Pelosi’s historic run as speaker may well be finishing up, as she has sometimes suggested that the 117th Congress would be her last. She has already begun to shape her legacy in ways that suggest she wants to be seen as an institutionalist, a champion of the House and its traditions. Certainly, even as she and her two octogenarian colleagues have occupied the House’s top leadership positions, she has cultivated a younger cohort of Democratic leaders in the House.

Yet the eviction-moratorium episode also suggests that Pelosi may wish to be remembered more as one of her party’s great champions than as someone who cared about the thriving of the House of Representatives for its own sake. If the template for House-member success — the one urged on by the speaker herself — is media-swaying activism conducted outside the Capitol, then the proceedings inside have become something less than vital in our political system. That is a shame, because under our constitutional order, deliberation in Congress is truly indispensable.

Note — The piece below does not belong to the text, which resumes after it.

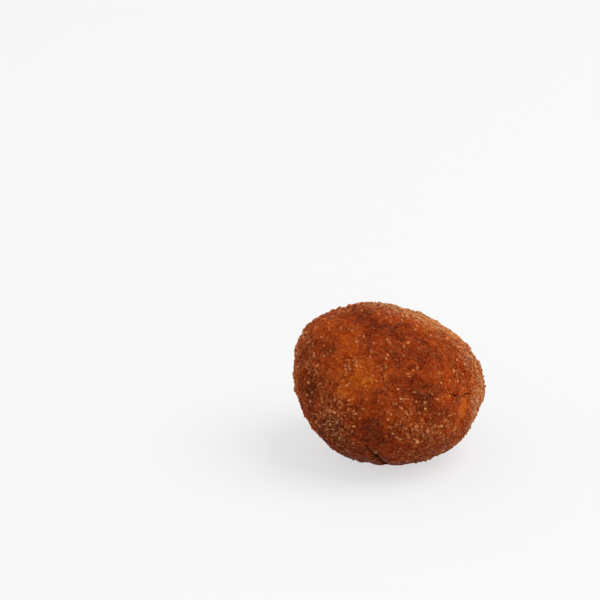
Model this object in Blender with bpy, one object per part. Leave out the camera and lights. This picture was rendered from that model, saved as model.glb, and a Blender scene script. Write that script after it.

Giving up on that possibility means that we expect good and legitimate policies to be precipitated from the mud fights on social media and the invisible plying of elites that happens out of the public eye. We will also have the deliberations of the Supreme Court, which will perhaps have the last word on the eviction moratorium; but it is unclear why Pelosi would think that the Court’s legalistic reasoning should be a good way to determine policy, or why her side should expect to come out on top, given the Court’s current composition. There are plenty of reasons to believe that the main objective of all of this maneuvering is to get the justices to bear the responsibility for terminating this already past-due policy, in spite of the impassioned pleas of Cori Bush and her allies.

There is one thing, however, that nobody can argue about with Pelosi: In August in the nation’s capital, we can all use some extra hydration. Let us hope that the watering holes inside the Capitol will be places where members encounter and persuade one another. Otherwise, we may all overheat.

Philip A. Wallach is a senior fellow at the American Enterprise Institute and the author of Why Congress.